Instructions to follow »
Copy out all the data, word for word.

--*--

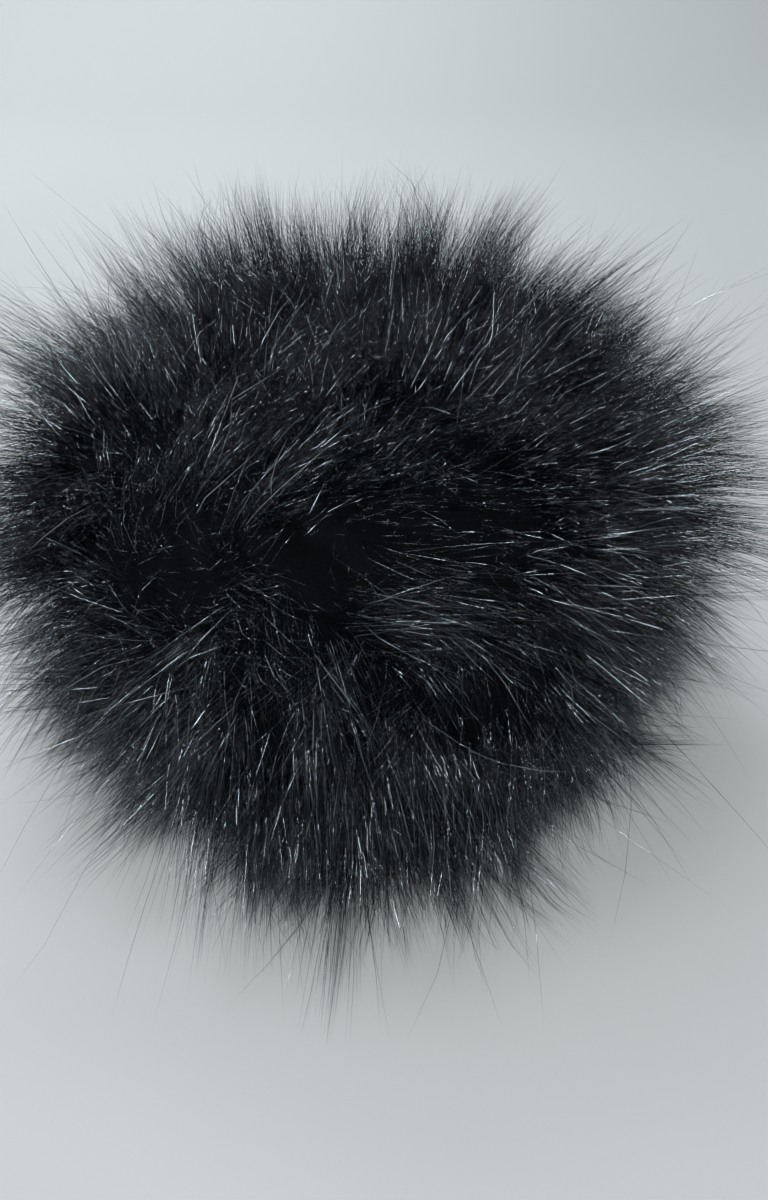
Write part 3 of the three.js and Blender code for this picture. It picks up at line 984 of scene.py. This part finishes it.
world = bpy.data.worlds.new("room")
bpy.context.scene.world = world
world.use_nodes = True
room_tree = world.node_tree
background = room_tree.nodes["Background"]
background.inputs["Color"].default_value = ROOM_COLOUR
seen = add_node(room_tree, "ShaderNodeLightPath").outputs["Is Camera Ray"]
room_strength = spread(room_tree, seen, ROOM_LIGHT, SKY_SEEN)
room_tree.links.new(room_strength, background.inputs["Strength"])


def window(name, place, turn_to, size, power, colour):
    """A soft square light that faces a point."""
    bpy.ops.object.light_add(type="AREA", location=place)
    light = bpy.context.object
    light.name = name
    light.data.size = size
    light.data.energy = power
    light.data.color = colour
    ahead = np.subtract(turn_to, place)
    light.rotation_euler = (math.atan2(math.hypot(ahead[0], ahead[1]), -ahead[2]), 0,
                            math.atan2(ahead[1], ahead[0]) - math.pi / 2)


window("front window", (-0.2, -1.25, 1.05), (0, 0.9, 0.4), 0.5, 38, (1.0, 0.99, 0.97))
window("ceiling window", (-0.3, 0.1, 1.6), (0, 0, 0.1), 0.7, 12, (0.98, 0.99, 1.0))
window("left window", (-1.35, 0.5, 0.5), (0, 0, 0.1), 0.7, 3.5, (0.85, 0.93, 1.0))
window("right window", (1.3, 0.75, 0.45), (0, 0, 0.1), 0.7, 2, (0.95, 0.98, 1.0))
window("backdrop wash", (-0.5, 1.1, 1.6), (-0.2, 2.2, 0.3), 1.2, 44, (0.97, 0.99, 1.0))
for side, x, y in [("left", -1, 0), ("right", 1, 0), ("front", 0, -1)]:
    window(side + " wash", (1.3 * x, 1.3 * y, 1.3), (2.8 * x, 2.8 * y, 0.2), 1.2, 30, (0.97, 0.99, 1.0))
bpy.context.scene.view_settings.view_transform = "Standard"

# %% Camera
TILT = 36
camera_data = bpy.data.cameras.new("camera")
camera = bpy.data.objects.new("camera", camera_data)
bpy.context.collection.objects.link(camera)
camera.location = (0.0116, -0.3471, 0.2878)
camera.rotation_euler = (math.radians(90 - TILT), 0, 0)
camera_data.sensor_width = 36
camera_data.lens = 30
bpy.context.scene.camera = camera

--*--

Answer for the task »
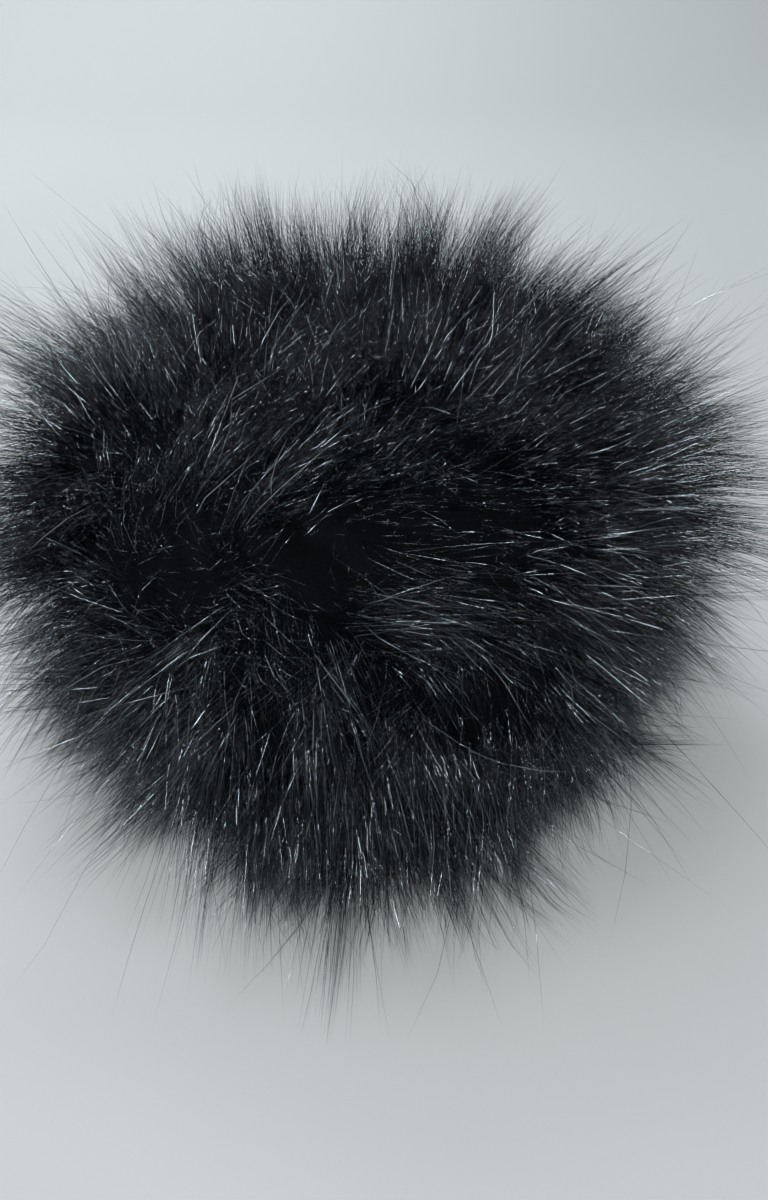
Write part 3 of the three.js and Blender code for this picture. It picks up at line 984 of scene.py. This part finishes it.
world = bpy.data.worlds.new("room")
bpy.context.scene.world = world
world.use_nodes = True
room_tree = world.node_tree
background = room_tree.nodes["Background"]
background.inputs["Color"].default_value = ROOM_COLOUR
seen = add_node(room_tree, "ShaderNodeLightPath").outputs["Is Camera Ray"]
room_strength = spread(room_tree, seen, ROOM_LIGHT, SKY_SEEN)
room_tree.links.new(room_strength, background.inputs["Strength"])


def window(name, place, turn_to, size, power, colour):
    """A soft square light that faces a point."""
    bpy.ops.object.light_add(type="AREA", location=place)
    light = bpy.context.object
    light.name = name
    light.data.size = size
    light.data.energy = power
    light.data.color = colour
    ahead = np.subtract(turn_to, place)
    light.rotation_euler = (math.atan2(math.hypot(ahead[0], ahead[1]), -ahead[2]), 0,
                            math.atan2(ahead[1], ahead[0]) - math.pi / 2)


window("front window", (-0.2, -1.25, 1.05), (0, 0.9, 0.4), 0.5, 38, (1.0, 0.99, 0.97))
window("ceiling window", (-0.3, 0.1, 1.6), (0, 0, 0.1), 0.7, 12, (0.98, 0.99, 1.0))
window("left window", (-1.35, 0.5, 0.5), (0, 0, 0.1), 0.7, 3.5, (0.85, 0.93, 1.0))
window("right window", (1.3, 0.75, 0.45), (0, 0, 0.1), 0.7, 2, (0.95, 0.98, 1.0))
window("backdrop wash", (-0.5, 1.1, 1.6), (-0.2, 2.2, 0.3), 1.2, 44, (0.97, 0.99, 1.0))
for side, x, y in [("left", -1, 0), ("right", 1, 0), ("front", 0, -1)]:
    window(side + " wash", (1.3 * x, 1.3 * y, 1.3), (2.8 * x, 2.8 * y, 0.2), 1.2, 30, (0.97, 0.99, 1.0))
bpy.context.scene.view_settings.view_transform = "Standard"

# %% Camera
TILT = 36
camera_data = bpy.data.cameras.new("camera")
camera = bpy.data.objects.new("camera", camera_data)
bpy.context.collection.objects.link(camera)
camera.location = (0.0116, -0.3471, 0.2878)
camera.rotation_euler = (math.radians(90 - TILT), 0, 0)
camera_data.sensor_width = 36
camera_data.lens = 30
bpy.context.scene.camera = camera